* _RECORDS SHOWN_:
====

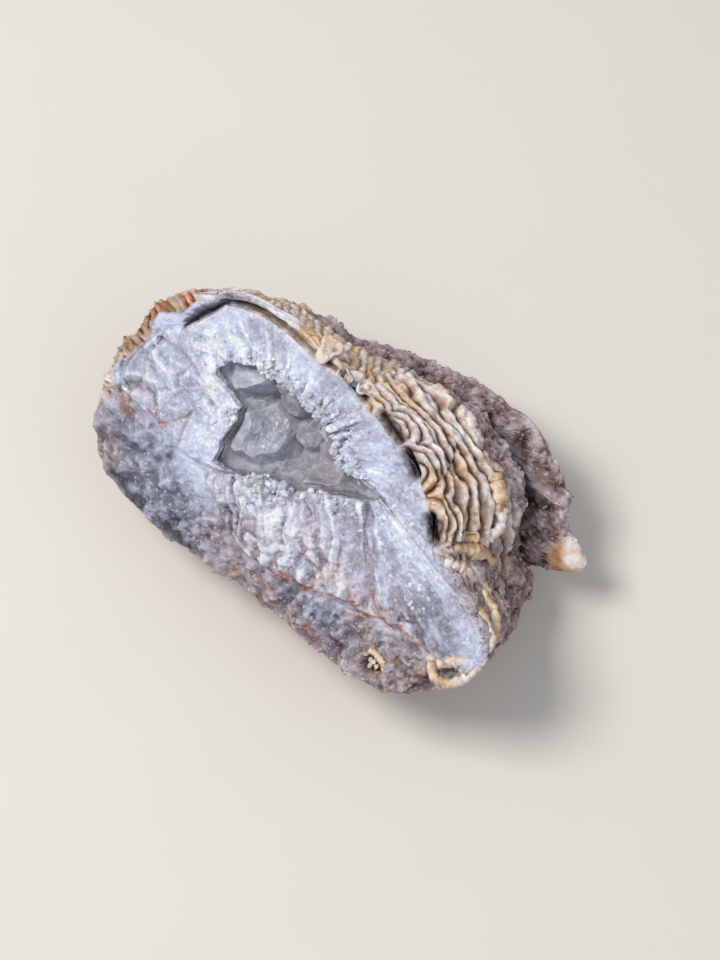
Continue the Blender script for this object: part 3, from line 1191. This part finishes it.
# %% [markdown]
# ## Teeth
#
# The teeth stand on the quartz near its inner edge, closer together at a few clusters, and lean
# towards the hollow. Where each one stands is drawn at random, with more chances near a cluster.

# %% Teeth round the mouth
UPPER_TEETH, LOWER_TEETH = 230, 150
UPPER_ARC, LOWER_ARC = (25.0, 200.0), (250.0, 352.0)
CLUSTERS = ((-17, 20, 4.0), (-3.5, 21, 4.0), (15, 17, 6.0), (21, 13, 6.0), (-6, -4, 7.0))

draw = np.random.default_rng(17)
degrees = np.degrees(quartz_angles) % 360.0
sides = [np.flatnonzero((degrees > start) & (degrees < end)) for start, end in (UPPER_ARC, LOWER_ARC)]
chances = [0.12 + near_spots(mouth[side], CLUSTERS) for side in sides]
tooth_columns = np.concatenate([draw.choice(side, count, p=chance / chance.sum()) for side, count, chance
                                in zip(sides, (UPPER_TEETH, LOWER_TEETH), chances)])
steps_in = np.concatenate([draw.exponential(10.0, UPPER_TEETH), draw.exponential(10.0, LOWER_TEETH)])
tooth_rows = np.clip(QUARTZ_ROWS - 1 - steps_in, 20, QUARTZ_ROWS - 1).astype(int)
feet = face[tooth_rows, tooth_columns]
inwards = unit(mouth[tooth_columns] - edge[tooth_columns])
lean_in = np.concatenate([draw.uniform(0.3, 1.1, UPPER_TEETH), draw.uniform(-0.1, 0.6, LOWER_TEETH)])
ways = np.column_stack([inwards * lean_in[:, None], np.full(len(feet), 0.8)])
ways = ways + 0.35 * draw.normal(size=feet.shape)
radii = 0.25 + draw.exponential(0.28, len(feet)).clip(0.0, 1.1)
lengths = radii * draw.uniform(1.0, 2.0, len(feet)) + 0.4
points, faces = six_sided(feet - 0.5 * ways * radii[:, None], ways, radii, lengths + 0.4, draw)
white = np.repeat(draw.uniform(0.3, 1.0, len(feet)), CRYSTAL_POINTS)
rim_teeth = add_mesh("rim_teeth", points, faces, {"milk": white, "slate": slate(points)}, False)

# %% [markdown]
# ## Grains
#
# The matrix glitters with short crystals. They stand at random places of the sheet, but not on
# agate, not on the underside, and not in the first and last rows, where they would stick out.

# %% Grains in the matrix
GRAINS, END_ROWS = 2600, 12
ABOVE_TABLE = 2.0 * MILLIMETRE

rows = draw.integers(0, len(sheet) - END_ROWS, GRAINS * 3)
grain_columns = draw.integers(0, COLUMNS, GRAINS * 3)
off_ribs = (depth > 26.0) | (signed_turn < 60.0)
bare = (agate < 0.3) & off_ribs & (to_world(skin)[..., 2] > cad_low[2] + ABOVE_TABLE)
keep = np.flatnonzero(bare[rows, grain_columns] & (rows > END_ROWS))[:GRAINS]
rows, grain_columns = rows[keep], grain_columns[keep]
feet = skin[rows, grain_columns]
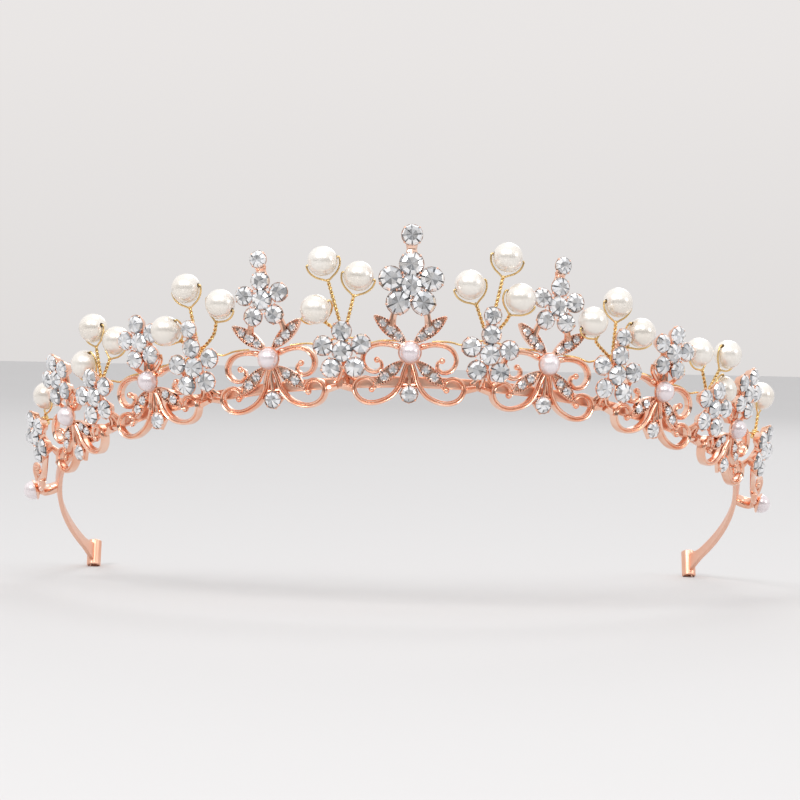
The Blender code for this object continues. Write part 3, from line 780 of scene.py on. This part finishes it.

====

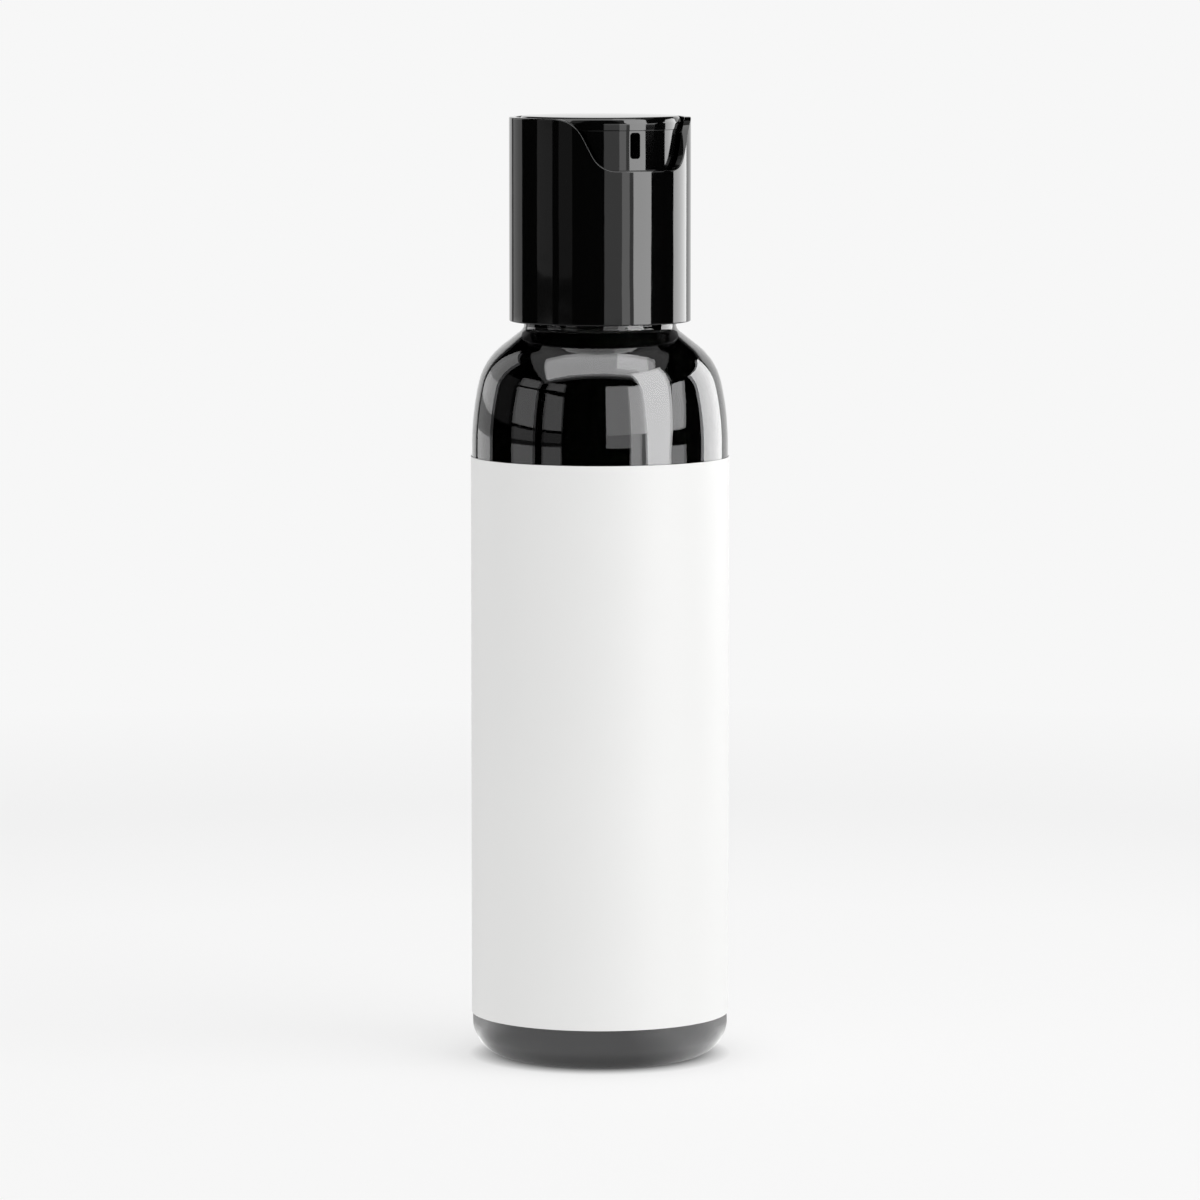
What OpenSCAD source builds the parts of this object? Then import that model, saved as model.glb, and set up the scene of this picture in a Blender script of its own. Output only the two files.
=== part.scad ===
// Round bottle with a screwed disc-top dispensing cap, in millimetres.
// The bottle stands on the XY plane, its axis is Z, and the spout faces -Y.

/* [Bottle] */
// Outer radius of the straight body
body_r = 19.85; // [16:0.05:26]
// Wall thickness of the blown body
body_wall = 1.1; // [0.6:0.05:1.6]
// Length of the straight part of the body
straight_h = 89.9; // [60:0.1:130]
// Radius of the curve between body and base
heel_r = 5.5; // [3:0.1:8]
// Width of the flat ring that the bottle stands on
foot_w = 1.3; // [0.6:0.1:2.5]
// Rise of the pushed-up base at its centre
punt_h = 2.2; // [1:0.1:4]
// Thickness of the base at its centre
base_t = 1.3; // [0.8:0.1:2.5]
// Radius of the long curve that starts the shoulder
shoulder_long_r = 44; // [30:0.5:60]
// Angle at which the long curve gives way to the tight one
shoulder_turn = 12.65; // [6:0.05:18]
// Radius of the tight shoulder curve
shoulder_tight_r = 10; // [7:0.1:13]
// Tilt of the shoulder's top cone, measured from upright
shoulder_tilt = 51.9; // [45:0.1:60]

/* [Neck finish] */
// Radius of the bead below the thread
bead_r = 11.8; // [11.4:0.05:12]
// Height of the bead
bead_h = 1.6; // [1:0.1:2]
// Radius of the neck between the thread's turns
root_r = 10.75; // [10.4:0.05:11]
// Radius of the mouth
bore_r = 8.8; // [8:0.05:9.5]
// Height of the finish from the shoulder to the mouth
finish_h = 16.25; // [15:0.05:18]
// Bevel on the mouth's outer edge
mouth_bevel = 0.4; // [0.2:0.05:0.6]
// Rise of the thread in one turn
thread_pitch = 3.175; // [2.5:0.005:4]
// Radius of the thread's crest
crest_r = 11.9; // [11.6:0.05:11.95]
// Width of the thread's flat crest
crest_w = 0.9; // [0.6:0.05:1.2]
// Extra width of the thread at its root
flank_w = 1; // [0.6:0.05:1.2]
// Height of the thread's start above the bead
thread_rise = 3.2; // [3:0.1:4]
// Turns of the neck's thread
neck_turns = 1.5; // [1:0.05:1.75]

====

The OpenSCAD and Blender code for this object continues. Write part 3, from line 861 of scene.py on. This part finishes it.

====

* _SHORT PROBLEM_: Reproduce verbatim the lines above, from the line with "What OpenSCAD source" through the line with "spout faces -Y.".

* _FULL ANSWER_:
What OpenSCAD source builds the parts of this object? Then import that model, saved as model.glb, and set up the scene of this picture in a Blender script of its own. Output only the two files.
=== part.scad ===
// Round bottle with a screwed disc-top dispensing cap, in millimetres.
// The bottle stands on the XY plane, its axis is Z, and the spout faces -Y.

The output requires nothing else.